-- Begin --

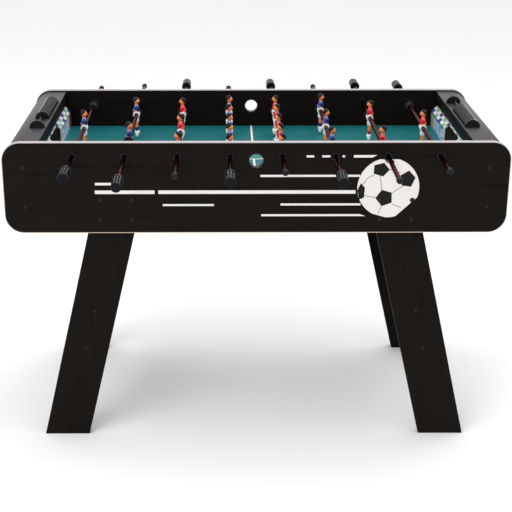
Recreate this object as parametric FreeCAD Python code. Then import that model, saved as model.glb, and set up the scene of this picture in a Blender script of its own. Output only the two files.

-- End --
-- Begin --

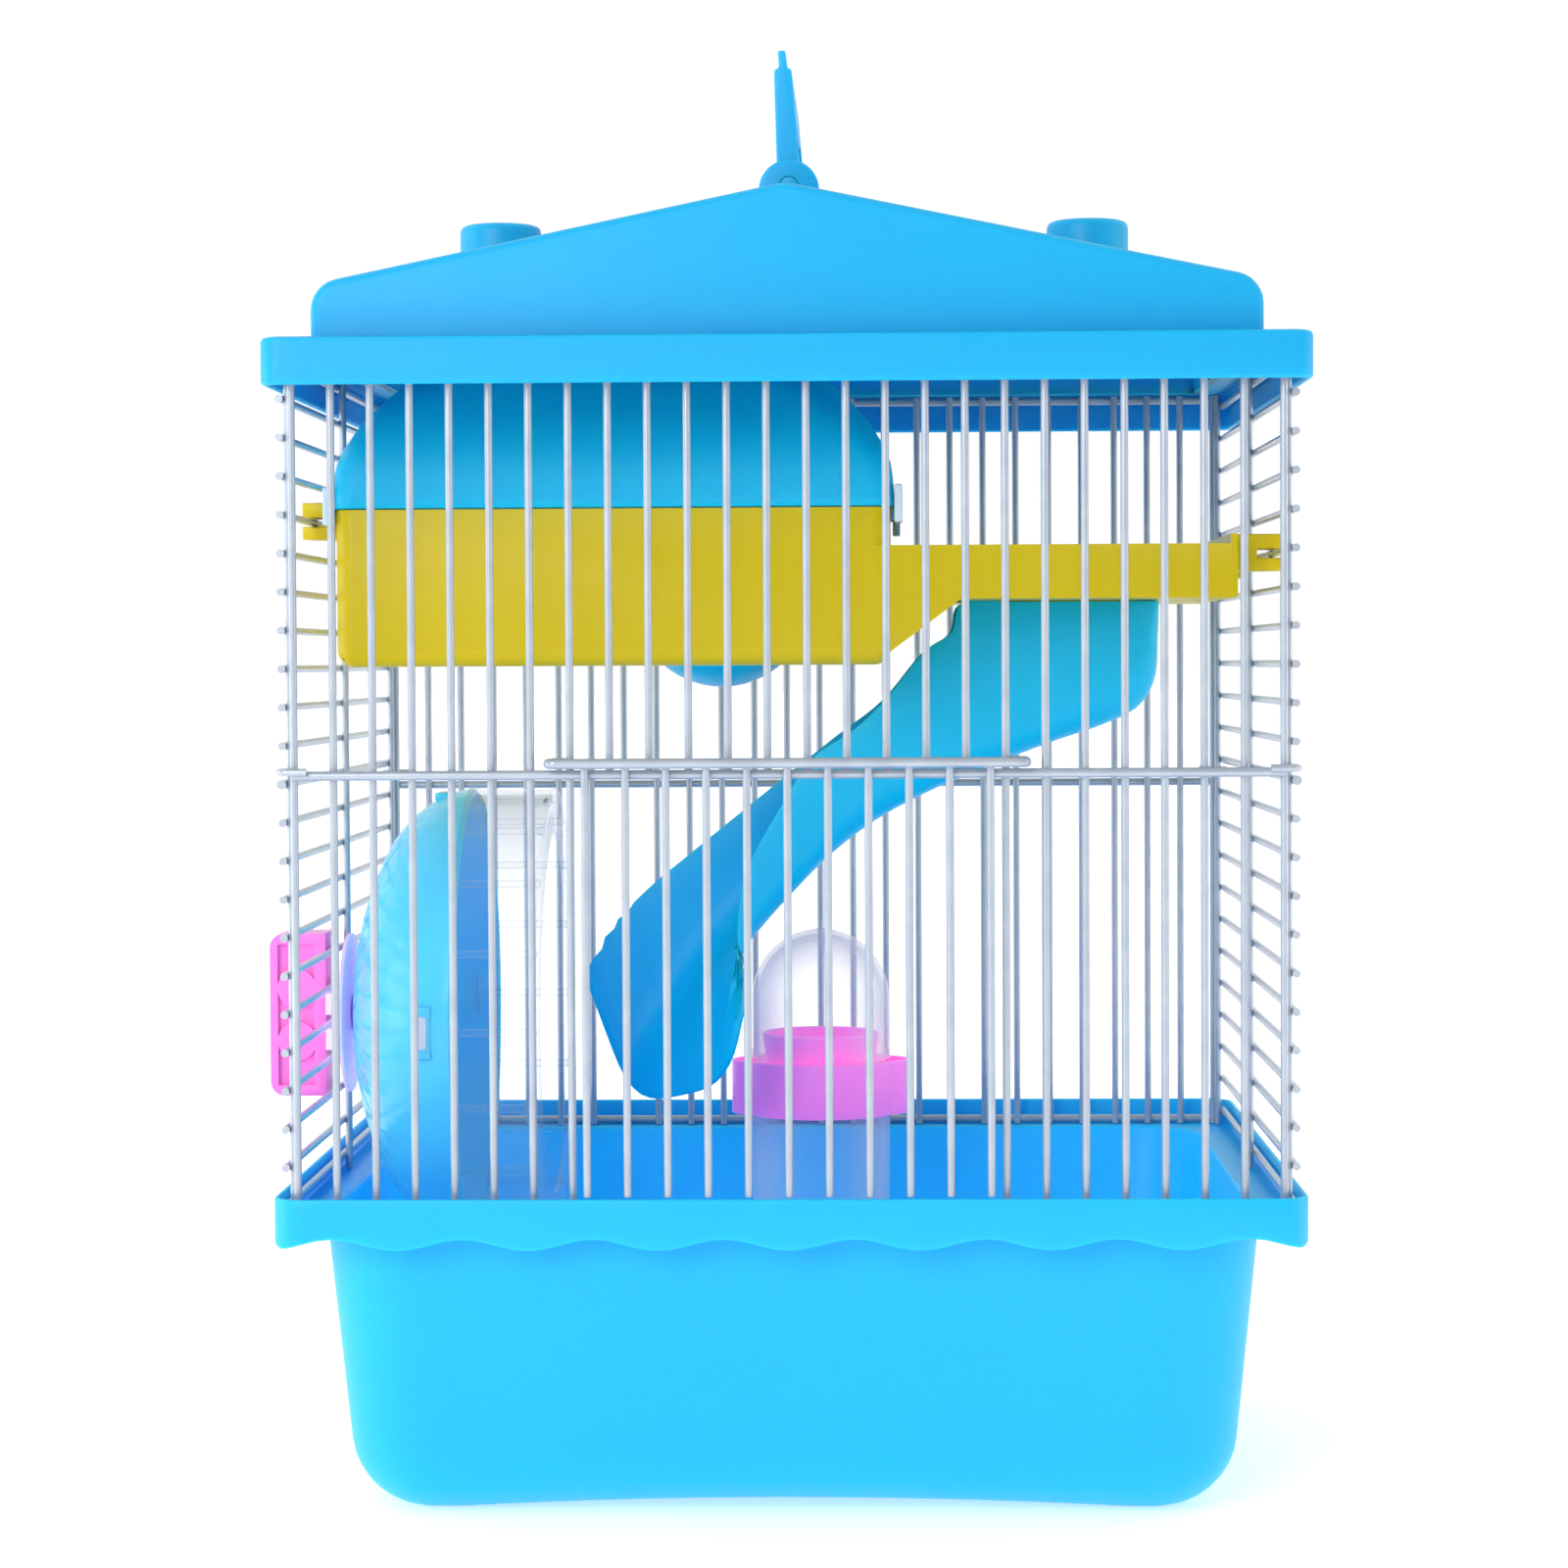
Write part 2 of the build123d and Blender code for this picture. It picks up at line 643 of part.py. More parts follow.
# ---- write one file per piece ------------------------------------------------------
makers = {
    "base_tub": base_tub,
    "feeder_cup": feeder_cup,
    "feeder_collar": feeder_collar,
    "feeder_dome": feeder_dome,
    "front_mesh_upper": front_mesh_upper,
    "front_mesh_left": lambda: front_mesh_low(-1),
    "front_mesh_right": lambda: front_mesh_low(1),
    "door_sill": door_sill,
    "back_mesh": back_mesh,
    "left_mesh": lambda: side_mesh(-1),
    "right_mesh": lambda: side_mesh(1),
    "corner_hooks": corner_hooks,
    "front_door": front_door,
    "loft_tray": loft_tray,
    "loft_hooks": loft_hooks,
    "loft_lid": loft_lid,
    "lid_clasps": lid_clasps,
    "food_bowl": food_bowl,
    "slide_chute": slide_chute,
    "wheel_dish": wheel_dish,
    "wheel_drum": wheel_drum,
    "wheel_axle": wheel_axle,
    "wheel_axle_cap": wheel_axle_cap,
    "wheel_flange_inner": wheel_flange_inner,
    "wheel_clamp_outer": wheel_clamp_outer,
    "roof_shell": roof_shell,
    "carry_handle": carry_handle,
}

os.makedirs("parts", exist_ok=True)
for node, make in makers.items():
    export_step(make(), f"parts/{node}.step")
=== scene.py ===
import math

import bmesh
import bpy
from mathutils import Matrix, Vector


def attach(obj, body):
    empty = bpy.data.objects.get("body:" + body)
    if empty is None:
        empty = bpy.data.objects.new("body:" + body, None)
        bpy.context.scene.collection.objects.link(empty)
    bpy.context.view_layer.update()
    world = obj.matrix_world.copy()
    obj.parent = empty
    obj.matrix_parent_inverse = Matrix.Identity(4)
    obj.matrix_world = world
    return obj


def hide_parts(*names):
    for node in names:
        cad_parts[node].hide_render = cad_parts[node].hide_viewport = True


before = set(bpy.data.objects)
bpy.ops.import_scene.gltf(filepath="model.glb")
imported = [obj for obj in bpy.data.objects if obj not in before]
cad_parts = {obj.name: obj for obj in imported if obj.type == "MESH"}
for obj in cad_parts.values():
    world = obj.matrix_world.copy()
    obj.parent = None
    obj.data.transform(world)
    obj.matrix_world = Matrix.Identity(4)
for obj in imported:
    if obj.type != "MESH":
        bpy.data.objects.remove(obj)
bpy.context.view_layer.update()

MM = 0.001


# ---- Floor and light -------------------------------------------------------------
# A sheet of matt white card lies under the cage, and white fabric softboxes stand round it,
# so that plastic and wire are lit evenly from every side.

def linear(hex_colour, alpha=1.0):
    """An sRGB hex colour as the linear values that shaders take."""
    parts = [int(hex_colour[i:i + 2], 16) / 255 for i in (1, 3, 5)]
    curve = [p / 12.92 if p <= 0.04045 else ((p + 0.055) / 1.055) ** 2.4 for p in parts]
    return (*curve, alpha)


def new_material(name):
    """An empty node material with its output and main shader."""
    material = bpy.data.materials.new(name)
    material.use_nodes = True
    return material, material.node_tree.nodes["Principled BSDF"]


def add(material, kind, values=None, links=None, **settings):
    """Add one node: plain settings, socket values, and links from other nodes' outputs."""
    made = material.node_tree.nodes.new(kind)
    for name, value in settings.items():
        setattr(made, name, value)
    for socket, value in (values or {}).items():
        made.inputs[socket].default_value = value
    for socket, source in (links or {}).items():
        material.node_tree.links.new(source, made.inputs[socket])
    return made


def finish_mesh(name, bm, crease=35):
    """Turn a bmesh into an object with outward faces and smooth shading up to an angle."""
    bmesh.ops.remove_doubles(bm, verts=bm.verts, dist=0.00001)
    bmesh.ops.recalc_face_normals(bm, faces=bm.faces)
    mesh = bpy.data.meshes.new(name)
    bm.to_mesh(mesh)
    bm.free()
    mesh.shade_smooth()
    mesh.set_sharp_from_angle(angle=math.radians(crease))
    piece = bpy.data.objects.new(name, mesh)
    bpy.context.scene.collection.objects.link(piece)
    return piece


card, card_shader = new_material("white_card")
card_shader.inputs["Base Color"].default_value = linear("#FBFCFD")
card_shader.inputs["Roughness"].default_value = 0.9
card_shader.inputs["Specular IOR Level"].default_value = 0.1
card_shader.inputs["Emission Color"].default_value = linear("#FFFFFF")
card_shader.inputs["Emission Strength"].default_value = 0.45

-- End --

__WRITTEN INSTRUCTION__. Retype only this portion of the data above: the line containing "bpy.data.objects.remove(obj)", the line containing "return (*curve, alpha)", and all lines between them, exactly.

__THE RESULT__.
        bpy.data.objects.remove(obj)
bpy.context.view_layer.update()

MM = 0.001


# ---- Floor and light -------------------------------------------------------------
# A sheet of matt white card lies under the cage, and white fabric softboxes stand round it,
# so that plastic and wire are lit evenly from every side.

def linear(hex_colour, alpha=1.0):
    """An sRGB hex colour as the linear values that shaders take."""
    parts = [int(hex_colour[i:i + 2], 16) / 255 for i in (1, 3, 5)]
    curve = [p / 12.92 if p <= 0.04045 else ((p + 0.055) / 1.055) ** 2.4 for p in parts]
    return (*curve, alpha)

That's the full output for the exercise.